Sebagai informasi, istilah 2P dalam cadangan migas menggambarkan seberapa besar probabilitas sebuah cadangan bisa diproduksi. Ada tiga tingkatan, 1P atau proven yang memiliki kemungkinan cadangan bisa diproduksi lebih dari 90%, lalu 2P yang menggambarkan probabilitas lebih dari 50%, serta 3P atau proven+probable+possible yang menggambarkan kemungkinan produksi hanya sekitar 10%.
Dengan begitu, target produksi perseroan pada 2025 ini didasarkan atas proyeksi adanya produksi migas sebesar 180 mboepd dalam kuartal IV/2025.
"Sehingga produksi rata-rata 2025 ditargetkan berada di kisaran antara 155.000-160.000 barel oil equivalent per hari," ujarnya dalam online konferensi pers public expose, Rabu (10/9/2025).
Sementara itu, PT Indo Tambangraya Megah Tbk. (ITMG) tetap berupaya memenuhi target produksi batu bara untuk tahun 2025 meski terkendala curah hujan.
Direktur ITMG Yulius Kurniawan Gozali menjelaskan curah hujan menjadi tantangan terbesar dari produksi batu bara perseroan di Kalimantan. Curah hujan ini biasanya akan cukup tinggi di semester I, dan akan kering pada semester II.
“Secara normal biasanya semester pertama produksinya itu lebih rendah dibandingkan semester kedua,” kata Yulius dalam public expose live, Rabu (10/9/2025).

Dia melanjutkan untuk semester I/2025, ITMG sudah berhasil memproduksi sebesar 10,4 juta ton dibandingkan dengan target produksi sekitar 20,8 juta ton sampai dengan 21,9 juta ton batu bara.
Produksi ini menurutnya sudah mencapai sekitar 40%-50% dari target produksi perseroan tahun ini.
“Jadi saya percaya bahwa dari sisi target, mudah-mudahan ITMG dapat memenuhi target produksi yang sudah dikomunikasikan saat ini,” ucapnya.
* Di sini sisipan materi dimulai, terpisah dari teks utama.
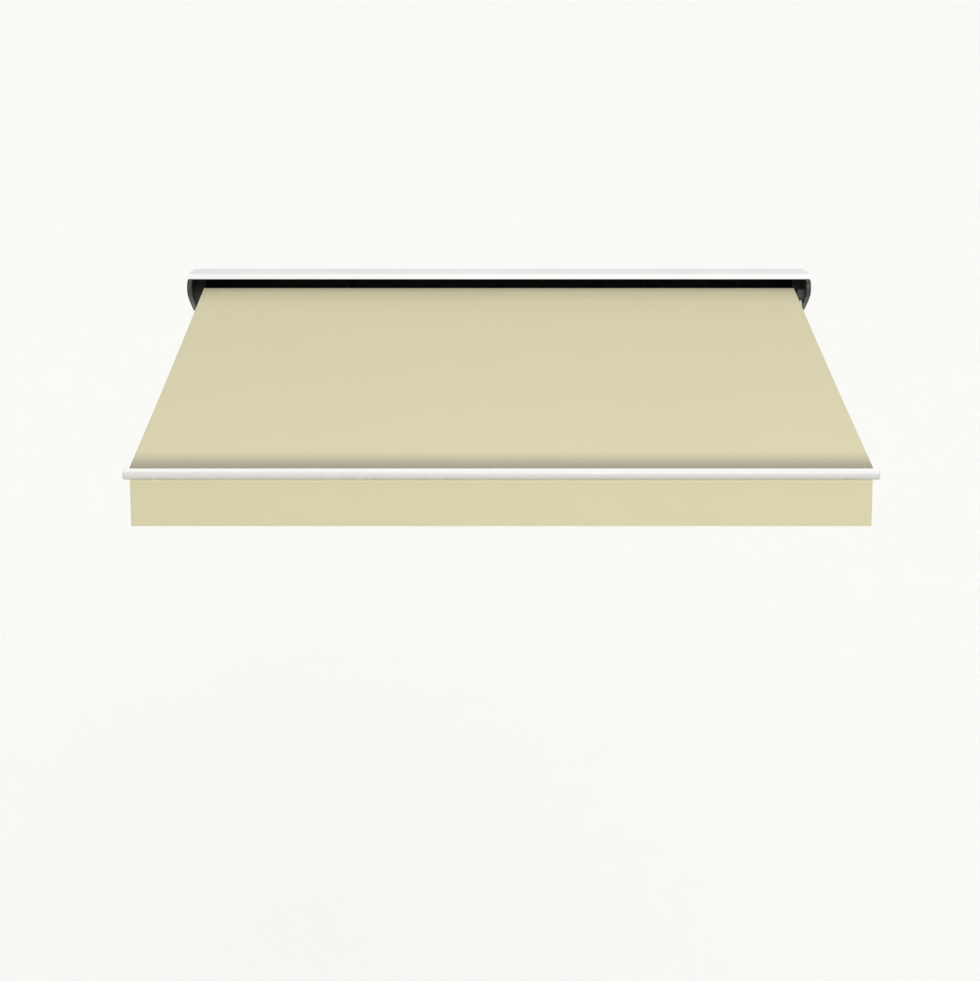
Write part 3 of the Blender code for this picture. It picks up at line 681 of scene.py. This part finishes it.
apply_modifier(hood, "BEVEL", width=0.0005, segments=2, limit_method="ANGLE", angle_limit=math.radians(60))
settle(hood)
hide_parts("hood", "hood_back")
print("hood", round(hood_width, 2), "m wide,", len(hood.data.polygons), "faces")

# %% [markdown]
# ## The hood's end caps
#
# Each end of the hood is closed by a moulded dish. Its outline is flat on top, bulges round the roller in
# front and tapers back to the wall. By hand, the outline is drawn and filled at the outer end, extruded
# inwards, and the inner face is inset and extruded back out, which leaves a thin rim all round. The rim's
# part along the wall is extruded further in, as a wing that closes the view past the roller's end. A
# shallow inset on the outside gives the step that mouldings have, and a small bevel softens every edge so
# that it catches the light.

# %% Mould the end caps
CAP_DEPTH = 0.022
CAP_RIM = 0.003
CAP_WING = 0.034
CAP_BORDER = 0.007
CAP_STEP = 0.0010
WING_LIMIT = -0.0075
cap_top = [under_hood(depth, below=HOOD_SHEET + 0.0005) for depth in (0.004, 0.190)]
cap_outline = [
    *cap_top, (0.1965, 0.177), (0.1970, 0.1585), *arc((0.188, 0.118), 0.040, 0.040, 68, -48, 16),
    (0.209, 0.0815), (0.182, 0.0690), (0.141, 0.0550), (0.057, 0.0320), (0.012, 0.0240), (0.004, 0.0300),
]


def end_cap(side, sign):
    """One moulded dish, open towards the roller."""
    outer = sign * hood_width / 2
    cap = draw("cap_dish_" + side, section(cap_outline, outer))
    carry((-sign * CAP_DEPTH, 0, 0))
    bpy.ops.mesh.select_mode(type="FACE")
    inner = outer - sign * CAP_DEPTH
    pick(cap, "faces", lambda f, at: abs(at.x - inner) < 1e-4)
    bpy.ops.mesh.inset(thickness=CAP_RIM, depth=0.0)
    carry((sign * (CAP_DEPTH - CAP_RIM), 0, 0))

    def on_rim_by_the_wall(face, at):
        return abs(at.x - inner) < 1e-4 and at.y > WING_LIMIT and at.z > 0.05

    wall_side = pick(cap, "faces", on_rim_by_the_wall)
    carry((-sign * CAP_WING, 0, 0))
    pick(cap, "faces", lambda f, at: abs(at.x - outer) < 1e-4)
    bpy.ops.mesh.inset(thickness=CAP_BORDER, depth=0.0)
    bpy.ops.mesh.inset(thickness=0.0012, depth=0.0)
    bpy.ops.transform.translate(value=(-sign * CAP_STEP, 0, 0))
    close_outward(cap)
    settle(cap)
    apply_modifier(cap, "BEVEL", width=0.0009, segments=3, limit_method="ANGLE", angle_limit=math.radians(50))
    settle(cap, smooth_below=40)
    cap.data.materials.append(dark_plastic)
    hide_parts("hood_end_cap_" + side)
    print(cap.name, "has its wing drawn from", wall_side, "face of the rim")
    return cap


end_caps = [end_cap("left", -1), end_cap("right", 1)]
print("end caps:", [len(cap.data.polygons) for cap in end_caps], "faces")

# %% [markdown]
# ## Screws
#
# The caps are held by small pan-head screws. One screw is modelled, a short cylinder with a rounded head
# and a round socket, and then copied to each place with a mesh of its own.

# %% Make one screw and copy it
SCREW_RADIUS = 0.0042
SCREW_HEIGHT = 0.0024
SOCKET = 0.0012
SCREW_PROUD = 0.0009
CAP_SCREW_PLACES = ((0.030, 0.190), (0.030, 0.060), (0.190, 0.120))


def model_screw():
    """A pan-head screw at the origin, its head towards +X."""
    deselect_all()
    bpy.ops.mesh.primitive_cylinder_add(
        vertices=24, radius=SCREW_RADIUS, depth=SCREW_HEIGHT, rotation=(0, math.pi / 2, 0)
    )
    piece = bpy.context.object
    bpy.ops.object.transform_apply(location=True, rotation=True, scale=True)
    bpy.ops.object.mode_set(mode="EDIT")
    bpy.ops.mesh.select_mode(type="FACE")
    pick(piece, "faces", lambda f, at: at.x > SCREW_HEIGHT / 2 - 0.0001)
    bpy.ops.mesh.bevel(offset=0.0009, segments=3, affect="EDGES")
    pick(piece, "faces", lambda f, at: at.x > SCREW_HEIGHT / 2 - 0.00001)
    bpy.ops.mesh.inset(thickness=SOCKET, depth=0.0)
    carry((-SOCKET, 0, 0))
    close_outward(piece)
    settle(piece)
    return piece


def place_screw(name, x, depth, height, sign):
    """A copy of the screw on a face that looks along X."""
    deselect_all()
    bpy.context.view_layer.objects.active = screw
    screw.select_set(True)
    bpy.ops.object.duplicate(linked=False)
    piece = bpy.context.object
    piece.name = piece.data.name = name
    piece.scale = (sign, 1, 1)
    piece.location = (x + sign * SCREW_PROUD, -depth, height)
    settle(piece)
    bpy.ops.object.mode_set(mode="EDIT")
    close_outward(piece)
    bpy.ops.object.mode_set(mode="OBJECT")
    piece.data.materials.append(bright_steel)
    return piece


screw = model_screw()
cap_screws = []
for side, sign in (("left", -1), ("right", 1)):
    for count, (depth, height) in enumerate(CAP_SCREW_PLACES):
        x = sign * (hood_width / 2 - CAP_STEP)
        cap_screws.append(place_screw(f"cap_screw_{side}_{count + 1}", x, depth, height, sign))
print("cap screws:", len(cap_screws))

# %% [markdown]
# ## The front bar
#
# The front bar is an aluminium extrusion, so its section is the whole shape: a round nose, a groove on top
# that holds the cloth, one underneath that holds the valance, and a T-slot for the arms. The section is
# drawn once and extruded along the bar. The nose is an ellipse of many short steps, so that its highlight
# runs smoothly.

# %% Extrude the front bar
bar_back, bar_under, bar_top = -bar_high.y, bar_low.z, bar_high.z
NOSE_HALF = (0.0270, 0.0215)
nose = (-bar_low.y - NOSE_HALF[0], (bar_low.z + bar_high.z) / 2)
cloth_groove = (nose[0] - 0.0115, bar_top - 0.0090)
valance_groove = (nose[0] - 0.0030, bar_under + 0.0070)
GROOVE = 0.0042
MOUTH = 0.0015
SLOT = bar_back + 0.0145
SLOT_MOUTH = 0.005
SLOT_WIDE = 0.009
SLOT_LIP = bar_under + 0.002
SLOT_TOP = bar_under + 0.008
CHAMFER = 0.004
BACK_TOP = bar_top - 0.018
SHOULDER = bar_top - 0.004
bar_outline = [
    *arc(nose, *NOSE_HALF, 90, -90, 36),
    (valance_groove[0] + MOUTH, bar_under), *arc(valance_groove, GROOVE, GROOVE, -69, 249, 12),
    (valance_groove[0] - MOUTH, bar_under),
    (SLOT + SLOT_MOUTH, bar_under), (SLOT + SLOT_MOUTH, SLOT_LIP),
    (SLOT + SLOT_WIDE, SLOT_LIP), (SLOT + SLOT_WIDE, SLOT_TOP),
    (SLOT - SLOT_WIDE, SLOT_TOP), (SLOT - SLOT_WIDE, SLOT_LIP),
    (SLOT - SLOT_MOUTH, SLOT_LIP), (SLOT - SLOT_MOUTH, bar_under),
    (bar_back + CHAMFER, bar_under), (bar_back, bar_under + CHAMFER), (bar_back, BACK_TOP),
    (bar_back + 0.005, SHOULDER), (bar_back + 0.011, bar_top),
    (cloth_groove[0] - MOUTH, bar_top), *arc(cloth_groove, GROOVE, GROOVE, 111, 429, 12),
    (cloth_groove[0] + MOUTH, bar_top),
]
bar = draw("front_bar_profile", section(bar_outline, bar_low.x))
carry((bar_high.x - bar_low.x, 0, 0))
close_outward(bar)
settle(bar, smooth_below=25)
bar.data.materials.append(bar_paint)
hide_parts("front_bar")
print("front bar", round(bar_high.x - bar_low.x, 2), "m long,", len(bar.data.polygons), "faces")

# %% [markdown]
# ## The front bar's end caps
#
# A thin moulded plate closes each end of the bar. It follows the bar's outline a fraction larger, which
# hides the saw cut. Its outer edge is bevelled generously, and one screw holds it.

# %% Mould the bar's end caps
cap_low, cap_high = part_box("front_bar_cap_right")
LAP = 0.0004
bar_cap_outline = [
    *arc(nose, NOSE_HALF[0] + LAP, NOSE_HALF[1] + LAP, 90, -90, 28), (bar_back + CHAMFER, bar_under - LAP),
    (bar_back - LAP, bar_under + CHAMFER), (bar_back - LAP, BACK_TOP),
    (bar_back + 0.005 - LAP, SHOULDER + 0.0005), (bar_back + 0.011, bar_top + LAP),
]
for side, sign in (("left", -1), ("right", 1)):
    plate = draw("bar_plate_" + side, section(bar_cap_outline, sign * cap_low.x))
    carry((sign * (cap_high.x - cap_low.x), 0, 0))
    close_outward(plate)
    settle(plate)
    bpy.ops.object.mode_set(mode="EDIT")
    bpy.ops.mesh.select_mode(type="FACE")
    pick(plate, "faces", lambda f, at: abs(at.x - sign * cap_high.x) < 1e-4)
    bpy.ops.mesh.bevel(offset=0.0014, segments=3, affect="EDGES")
    settle(plate, smooth_below=50)
    plate.data.materials.append(bar_paint)
    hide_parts("front_bar_cap_" + side)
    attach(plate, "front_bar")
    held = place_screw("bar_screw_" + side, sign * cap_high.x, nose[0], nose[1], sign)
    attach(held, "front_bar")
print("bar end caps: 2")

# %% [markdown]
# ## Finishes for the engineering parts
#
# Brackets, tubes, hinges and bolts already have their true shapes, so they only need finishes. Each part's
# finish follows from its name. The imported placeholder finish is replaced in every slot.

# %% Give the engineering parts their finishes
# The roller's end plates and the hood's supports get the near-black painted shade.
finish_of = {
    "torsion_bar": zinc_steel, "roller_end_plate": painted_shade_black, "roller_tube": zinc_steel,
    "wall_bracket": bracket_paint, "clamp_plate": bracket_paint, "clamp_bolt": bright_steel,
    "hood_support": painted_shade_black, "idler_bearing": black_plastic, "gearbox": black_plastic,
    "roller_plug": black_plastic, "canvas_rod": black_plastic, "valance_rod": black_plastic,
    "gear_wheel": bright_steel, "worm": bright_steel, "crank_eye": bright_steel,
    "shoulder_bracket": arm_casting, "shoulder_knuckle": arm_casting, "elbow_fork": arm_casting,
    "elbow_tongue": arm_casting, "wrist_knuckle": arm_casting, "wrist_bracket": arm_casting,
    "shoulder_pin": bright_steel, "elbow_pin": bright_steel, "wrist_pin": bright_steel,
    "upper_arm_tube": arm_paint, "forearm_tube": arm_paint, "arm_spring": spring_steel,
}
finished = 0
for name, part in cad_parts.items():
    if part.hide_render:
        continue
    start = next(key for key in finish_of if name.startswith(key))
    part.data.materials.clear()
    part.data.materials.append(finish_of[start])
    finished += 1
print("engineering parts finished:", finished)

# %% [markdown]
# ## What moves with what
#
# Every piece rides on the body of the part that it stands for. The big cloth and its hems stay with the
# wall side, each with a mesh of its own. The valance and the bar's pieces ride on the front bar, and the
# turns ride on the roller.

# %% Attach the pieces
for piece in (hood, *end_caps, *cap_screws):
    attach(piece, "root")
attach(bar, "front_bar")
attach(valance, "front_bar")
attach(turns, "roller")
for piece in (canvas, *hems):
    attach(piece, "root")
    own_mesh(piece)
bpy.data.objects.remove(screw, do_unlink=True)

# %% [markdown]
# ## The studio
#
# The awning hangs in a plain pale studio. The floor is a wide disc whose edge turns up in a large soft
# curve, so no line of a horizon cuts through the picture from any side. It is drawn as one section and spun
# round. One broad soft light stands in front above the camera, and a nearly white surround fills the rest.
# The floor lies well below the awning, so that its arms can also be looked at from underneath.

# %% Build the studio and its lights
FLOOR = -8.0
FLAT_RADIUS = 13.0
CURVE = 6.0
WALL_TOP = 14.0
studio_section = [(0, -0.001, FLOOR), (0, -FLAT_RADIUS, FLOOR)]
for t in spread(0.12, math.pi / 2, 12):
    studio_section.append((0, -FLAT_RADIUS - CURVE * math.sin(t), FLOOR + CURVE * (1 - math.cos(t))))
studio_section.append((0, -FLAT_RADIUS - CURVE, WALL_TOP))
studio = draw("studio_floor", studio_section, closed=False)
bpy.ops.mesh.spin(steps=96, angle=math.tau, center=(0, 0, 0), axis=(0, 0, 1))
bpy.ops.mesh.select_all(action="SELECT")
bpy.ops.mesh.remove_doubles(threshold=0.002)
bpy.ops.mesh.normals_make_consistent(inside=True)
settle(studio, smooth_below=60)
studio_paint, _, studio_shader = start_finish("studio_paint", 0.9)
studio_shader.inputs["Base Color"].default_value = (0.86, 0.86, 0.85, 1.0)
studio_shader.inputs["Emission Color"].default_value = (1.0, 1.0, 1.0, 1.0)
studio_shader.inputs["Emission Strength"].default_value = 0.15
studio.data.materials.append(studio_paint)

world = bpy.data.worlds.new("studio_surround")
world.use_nodes = True
world.node_tree.nodes["Background"].inputs["Color"].default_value = (1.0, 0.995, 0.985, 1.0)
world.node_tree.nodes["Background"].inputs["Strength"].default_value = 0.85
bpy.context.scene.world = world


def soft_light(name, place, target, size, power):
    """A large square light that looks at a target."""
    bpy.ops.object.light_add(type="AREA", location=place)
    light = bpy.context.object
    light.name = name
    light.data.shape = "SQUARE"
    light.data.size = size
    light.data.energy = power
    light.rotation_euler = (Vector(target) - Vector(place)).to_track_quat("-Z", "Y").to_euler()
    return light


soft_light("key_light", (1.5, -10.5, 2.8), (0, -1.0, -0.3), 4.0, 430.0)
bpy.context.scene.view_settings.view_transform = "Standard"
print("studio ready")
Lebih lanjut, Yulius menuturkan dari sisi outlook batu bara ke depan, saat ini ITMG melihat harga batu bara masih akan cukup stabil. ITMG melihat adanya kenaikan dari sisi permintaan atau demand, terutama dari negara-negara seperti China, Jepang, Korea, dan Taiwan.
Prospek Emiten Energi
Prospek pertumbuhan emiten-emiten sektor energi diperkirakan bergerak moderat, seiring investor yang lebih selektif menghadapi semester II/2025.
Tim Riset Korea Investment & Sekuritas Indonesia (KISI) mengatakan prospek sektor energi pada semester II/2025 terlihat lebih moderat, meski laba bersih emiten-emiten di sektor ini turun akibat harga komoditas global yang melemah.
“Indeks sektoral energi sendiri masih hijau karena ada support dari dividen tinggi dan permintaan domestik. Sektor energi masih bisa dikatakan defensif, tetapi dengan peluang penguatan yang terbatas,” kata Tim Riset KISI, Kamis (11/9/2025).
Tim Riset KISI melanjutkan, saat ini investor pasar modal mulai selektif. Sebagian dana investor dirotasi ke sektor lain seperti teknologi dan sektor konsumer yang lebih memperlihatkan pertumbuhan.
Sementara itu, Tim Riset KISI masih melihat sektor energi cukup strategis untuk jangka panjang. Akan tetapi, secara jangka pendek, tidak terlalu atraktif seperti tahun lalu.
Di sisi lain, KISI melihat outlook untuk arus dana asing pada saham energi Indonesia masih agak beragam (mixed). Pelemahan harga komoditas dan risiko makro membuat arus dana asing ke saham-saham energi menjadi terbatas.
“Tapi untuk saham-saham big cap energi yang likuid seperti ADRO, PGAS, dan MEDC, asing masih bisa masuk karena menjadi proxy energi Indonesia. Jadi inflow mungkin selektif, tidak masif,” ucapnya.

Disclaimer: berita ini tidak bertujuan mengajak membeli atau menjual saham. Keputusan investasi sepenuhnya ada di tangan pembaca. Bisnis.com tidak bertanggung jawab terhadap segala kerugian maupun keuntungan yang timbul dari keputusan investasi pembaca.